Temp email vs. a separate permanent job-search inbox
For many people, the best answer is not “temp email forever.” It is a two-stage setup.
Stage one: use a temporary inbox for testing platforms, one-off signups, and early alerts.
Stage two: use a separate permanent job-search email for real applications, interviews, and ongoing professional communication.
That gives you most of the privacy benefits without the reliability problems. If you are serious about a role, you want a durable inbox. If you are just seeing whether a platform is worth your time, a temp address is often enough.
This is especially useful in creative hiring because opportunities can move unevenly. Some roles stay quiet for days and then suddenly require fast replies. Others generate noise but never become real. A layered email setup helps you respond well without oversharing too early.
Common mistakes to avoid
- Using a temp inbox too long: what works for signup may fail during scheduling and follow-up.
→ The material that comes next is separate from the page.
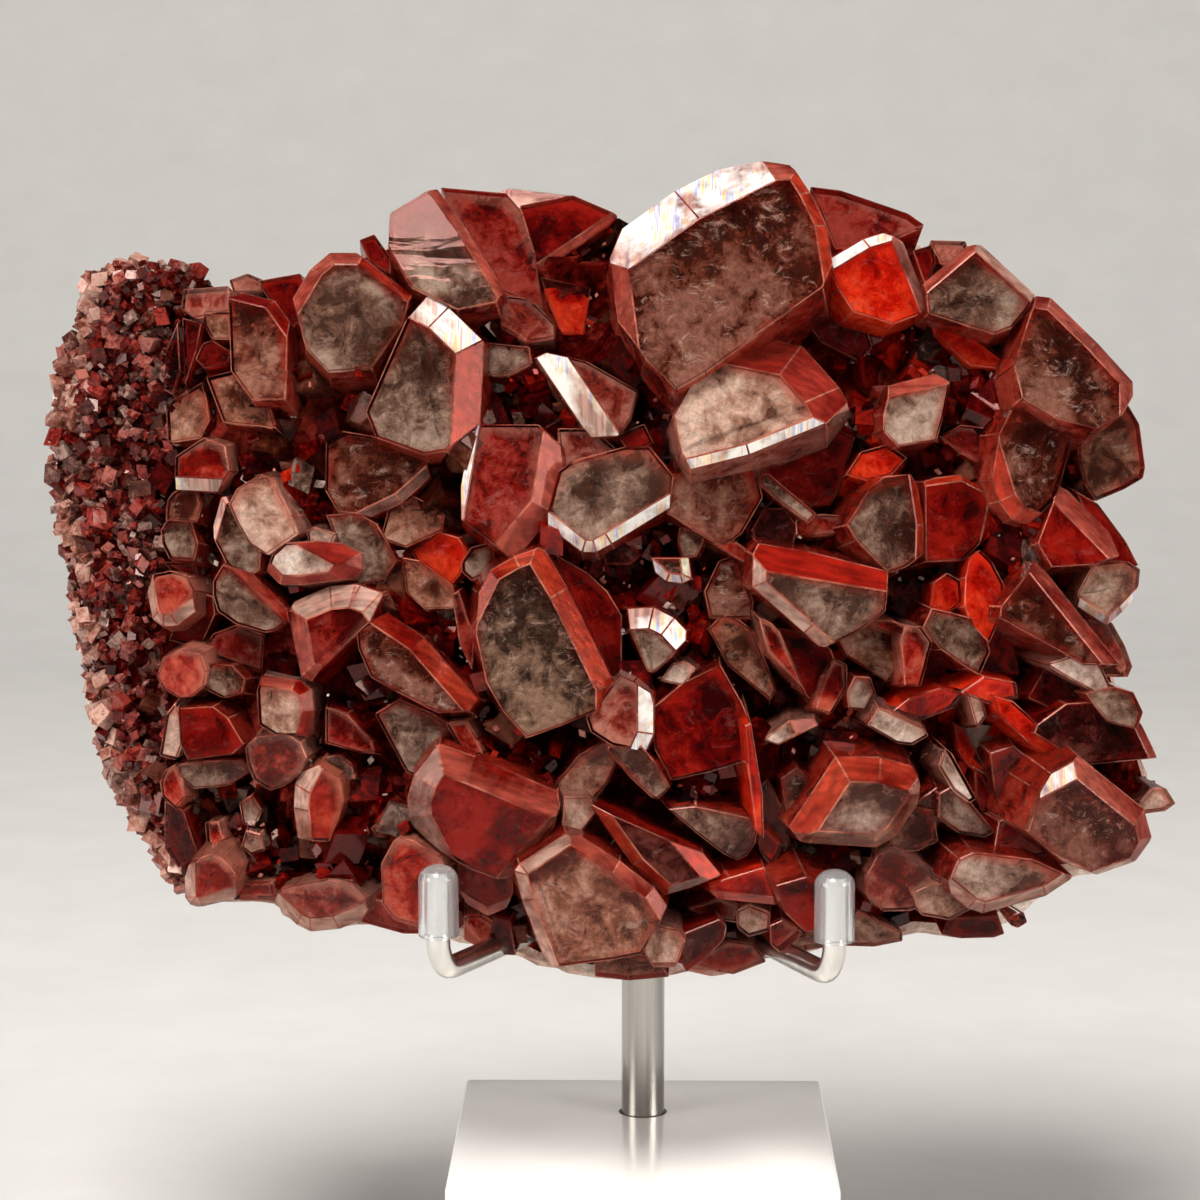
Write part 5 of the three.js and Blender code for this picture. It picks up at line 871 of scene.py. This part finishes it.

- Forgetting to monitor it: if you expect a verification or application email, keep checking until the task is done.
- Mixing too many identities: using different names or contact points across your materials can undermine trust.
- Treating a temp inbox like long-term storage: save what matters and move on.
Final takeaway
A temp email for Creativepool can be a smart way to protect your privacy, test job alerts, and keep early-stage platform activity out of your main inbox. It is most useful when you are still exploring, comparing, or quietly browsing.
Once a role becomes real, switch to a stable professional address and treat that conversation seriously. Used that way, a temp inbox is not a shortcut or gimmick. It is just a practical tool for keeping your creative job search cleaner, calmer, and a little more private.